--- start ---
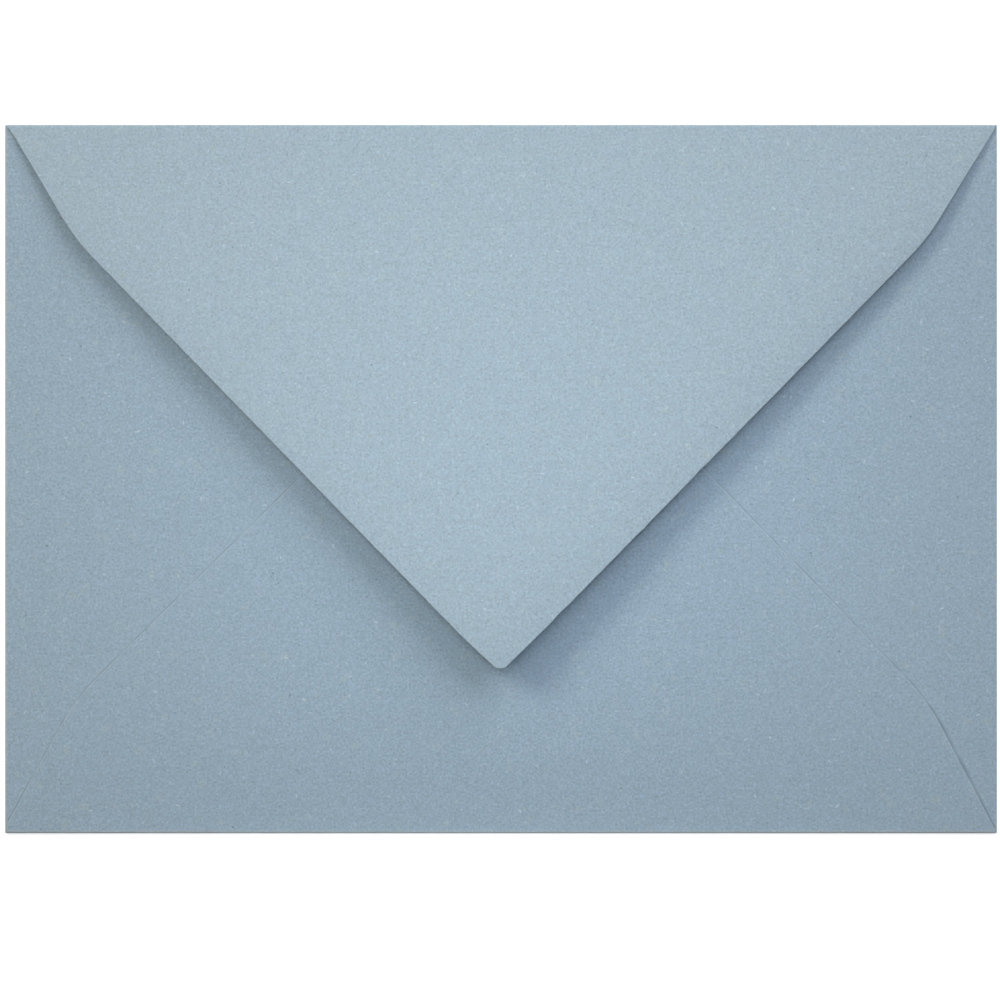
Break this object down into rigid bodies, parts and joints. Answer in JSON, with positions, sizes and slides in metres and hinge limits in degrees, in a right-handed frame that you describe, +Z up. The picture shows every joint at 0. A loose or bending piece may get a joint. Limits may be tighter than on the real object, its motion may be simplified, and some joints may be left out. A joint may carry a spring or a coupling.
{
  "type": "paper envelope",
  "caption": "Letter envelope folded from a sheet of recycled paper, with glued side and bottom flaps and an unsealed, slightly raised pointed seal flap; holds letters and cards.",
  "frame": {"origin": "centre of the front panel's underside, on the surface that the envelope lies on", "axes": "+X along the envelope's width, +Y towards the fold of the seal flap, +Z up, out of the flap side"},
  "size_m": [0.175, 0.125, 0.0104],
  "materials": {
    "recycled_paper": "uncoated blue-grey recycled paper, matt, with fine fibres"
  },
  "bodies": {
    "root": {"envelope_sheet": "recycled_paper"}
  },
  "joints": []
}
--- end ---
REQUIRED WORK ▸
Write out all the lines again, exactly as they are.

FINISHED TASK ▸
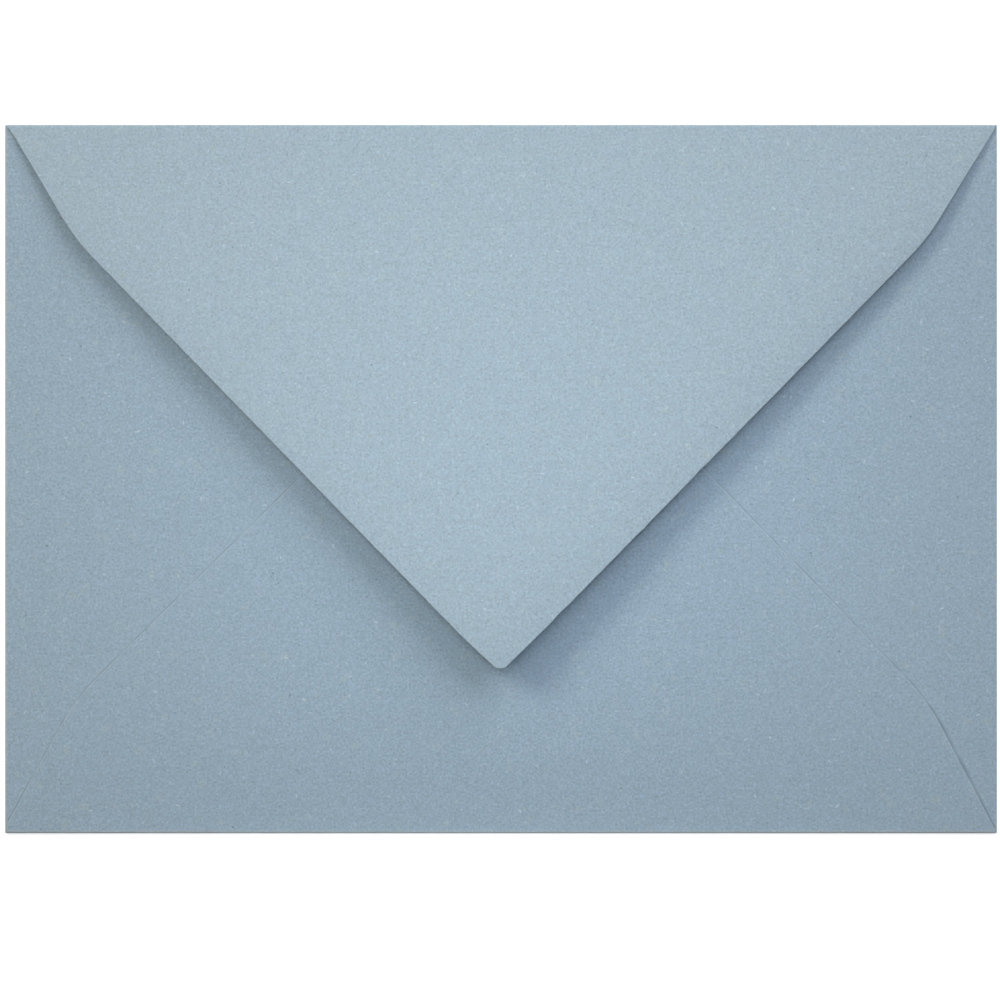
Break this object down into rigid bodies, parts and joints. Answer in JSON, with positions, sizes and slides in metres and hinge limits in degrees, in a right-handed frame that you describe, +Z up. The picture shows every joint at 0. A loose or bending piece may get a joint. Limits may be tighter than on the real object, its motion may be simplified, and some joints may be left out. A joint may carry a spring or a coupling.
{
  "type": "paper envelope",
  "caption": "Letter envelope folded from a sheet of recycled paper, with glued side and bottom flaps and an unsealed, slightly raised pointed seal flap; holds letters and cards.",
  "frame": {"origin": "centre of the front panel's underside, on the surface that the envelope lies on", "axes": "+X along the envelope's width, +Y towards the fold of the seal flap, +Z up, out of the flap side"},
  "size_m": [0.175, 0.125, 0.0104],
  "materials": {
    "recycled_paper": "uncoated blue-grey recycled paper, matt, with fine fibres"
  },
  "bodies": {
    "root": {"envelope_sheet": "recycled_paper"}
  },
  "joints": []
}